[start Provided data]

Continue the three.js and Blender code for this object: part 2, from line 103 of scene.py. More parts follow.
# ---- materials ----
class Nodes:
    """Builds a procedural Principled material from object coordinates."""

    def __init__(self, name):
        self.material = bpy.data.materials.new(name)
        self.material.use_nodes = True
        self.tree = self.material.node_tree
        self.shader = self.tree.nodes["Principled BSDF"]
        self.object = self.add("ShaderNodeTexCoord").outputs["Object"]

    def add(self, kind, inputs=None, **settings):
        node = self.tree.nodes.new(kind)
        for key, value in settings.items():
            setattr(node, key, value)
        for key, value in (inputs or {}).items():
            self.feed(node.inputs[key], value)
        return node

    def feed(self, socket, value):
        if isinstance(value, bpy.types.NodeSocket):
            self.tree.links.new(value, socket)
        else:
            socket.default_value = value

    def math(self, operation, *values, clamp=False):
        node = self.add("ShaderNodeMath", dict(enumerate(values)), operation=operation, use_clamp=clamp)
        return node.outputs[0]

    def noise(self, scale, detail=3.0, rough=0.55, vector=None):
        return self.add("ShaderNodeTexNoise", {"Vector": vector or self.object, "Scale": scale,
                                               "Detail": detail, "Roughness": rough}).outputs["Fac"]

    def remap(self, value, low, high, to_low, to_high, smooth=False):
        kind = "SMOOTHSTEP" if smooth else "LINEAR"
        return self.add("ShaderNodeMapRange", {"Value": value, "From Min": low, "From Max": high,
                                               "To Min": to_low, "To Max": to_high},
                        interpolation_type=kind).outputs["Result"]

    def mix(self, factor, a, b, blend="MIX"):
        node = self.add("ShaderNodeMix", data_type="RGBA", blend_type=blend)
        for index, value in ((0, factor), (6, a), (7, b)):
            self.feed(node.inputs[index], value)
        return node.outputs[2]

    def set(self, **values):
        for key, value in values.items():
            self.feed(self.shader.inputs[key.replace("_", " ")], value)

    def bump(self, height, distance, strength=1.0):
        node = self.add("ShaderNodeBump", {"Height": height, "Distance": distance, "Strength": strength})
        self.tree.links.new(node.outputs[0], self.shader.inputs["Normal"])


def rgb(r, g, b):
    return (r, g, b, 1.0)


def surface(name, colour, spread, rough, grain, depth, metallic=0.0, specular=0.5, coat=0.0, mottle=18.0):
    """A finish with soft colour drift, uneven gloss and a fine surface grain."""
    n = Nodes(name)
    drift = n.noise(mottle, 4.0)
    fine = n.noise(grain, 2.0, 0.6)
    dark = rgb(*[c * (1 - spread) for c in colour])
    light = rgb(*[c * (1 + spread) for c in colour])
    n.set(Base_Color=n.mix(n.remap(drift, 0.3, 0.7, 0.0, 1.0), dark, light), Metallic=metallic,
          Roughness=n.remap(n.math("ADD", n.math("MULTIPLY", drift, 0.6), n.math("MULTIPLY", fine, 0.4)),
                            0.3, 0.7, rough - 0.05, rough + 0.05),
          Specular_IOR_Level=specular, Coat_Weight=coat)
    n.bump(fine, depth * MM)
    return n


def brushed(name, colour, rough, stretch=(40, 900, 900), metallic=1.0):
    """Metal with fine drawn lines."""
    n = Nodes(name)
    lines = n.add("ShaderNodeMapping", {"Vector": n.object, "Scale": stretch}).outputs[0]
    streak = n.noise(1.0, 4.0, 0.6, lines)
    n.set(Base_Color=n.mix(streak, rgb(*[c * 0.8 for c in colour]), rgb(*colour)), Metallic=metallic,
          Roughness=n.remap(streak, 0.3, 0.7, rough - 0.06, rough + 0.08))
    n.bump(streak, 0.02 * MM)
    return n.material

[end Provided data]

*Your instructions:*
Take the data above and return it exactly.

*Finished exercise:*
Continue the three.js and Blender code for this object: part 2, from line 103 of scene.py. More parts follow.
# ---- materials ----
class Nodes:
    """Builds a procedural Principled material from object coordinates."""

    def __init__(self, name):
        self.material = bpy.data.materials.new(name)
        self.material.use_nodes = True
        self.tree = self.material.node_tree
        self.shader = self.tree.nodes["Principled BSDF"]
        self.object = self.add("ShaderNodeTexCoord").outputs["Object"]

    def add(self, kind, inputs=None, **settings):
        node = self.tree.nodes.new(kind)
        for key, value in settings.items():
            setattr(node, key, value)
        for key, value in (inputs or {}).items():
            self.feed(node.inputs[key], value)
        return node

    def feed(self, socket, value):
        if isinstance(value, bpy.types.NodeSocket):
            self.tree.links.new(value, socket)
        else:
            socket.default_value = value

    def math(self, operation, *values, clamp=False):
        node = self.add("ShaderNodeMath", dict(enumerate(values)), operation=operation, use_clamp=clamp)
        return node.outputs[0]

    def noise(self, scale, detail=3.0, rough=0.55, vector=None):
        return self.add("ShaderNodeTexNoise", {"Vector": vector or self.object, "Scale": scale,
                                               "Detail": detail, "Roughness": rough}).outputs["Fac"]

    def remap(self, value, low, high, to_low, to_high, smooth=False):
        kind = "SMOOTHSTEP" if smooth else "LINEAR"
        return self.add("ShaderNodeMapRange", {"Value": value, "From Min": low, "From Max": high,
                                               "To Min": to_low, "To Max": to_high},
                        interpolation_type=kind).outputs["Result"]

    def mix(self, factor, a, b, blend="MIX"):
        node = self.add("ShaderNodeMix", data_type="RGBA", blend_type=blend)
        for index, value in ((0, factor), (6, a), (7, b)):
            self.feed(node.inputs[index], value)
        return node.outputs[2]

    def set(self, **values):
        for key, value in values.items():
            self.feed(self.shader.inputs[key.replace("_", " ")], value)

    def bump(self, height, distance, strength=1.0):
        node = self.add("ShaderNodeBump", {"Height": height, "Distance": distance, "Strength": strength})
        self.tree.links.new(node.outputs[0], self.shader.inputs["Normal"])


def rgb(r, g, b):
    return (r, g, b, 1.0)


def surface(name, colour, spread, rough, grain, depth, metallic=0.0, specular=0.5, coat=0.0, mottle=18.0):
    """A finish with soft colour drift, uneven gloss and a fine surface grain."""
    n = Nodes(name)
    drift = n.noise(mottle, 4.0)
    fine = n.noise(grain, 2.0, 0.6)
    dark = rgb(*[c * (1 - spread) for c in colour])
    light = rgb(*[c * (1 + spread) for c in colour])
    n.set(Base_Color=n.mix(n.remap(drift, 0.3, 0.7, 0.0, 1.0), dark, light), Metallic=metallic,
          Roughness=n.remap(n.math("ADD", n.math("MULTIPLY", drift, 0.6), n.math("MULTIPLY", fine, 0.4)),
                            0.3, 0.7, rough - 0.05, rough + 0.05),
          Specular_IOR_Level=specular, Coat_Weight=coat)
    n.bump(fine, depth * MM)
    return n


def brushed(name, colour, rough, stretch=(40, 900, 900), metallic=1.0):
    """Metal with fine drawn lines."""
    n = Nodes(name)
    lines = n.add("ShaderNodeMapping", {"Vector": n.object, "Scale": stretch}).outputs[0]
    streak = n.noise(1.0, 4.0, 0.6, lines)
    n.set(Base_Color=n.mix(streak, rgb(*[c * 0.8 for c in colour]), rgb(*colour)), Metallic=metallic,
          Roughness=n.remap(streak, 0.3, 0.7, rough - 0.06, rough + 0.08))
    n.bump(streak, 0.02 * MM)
    return n.material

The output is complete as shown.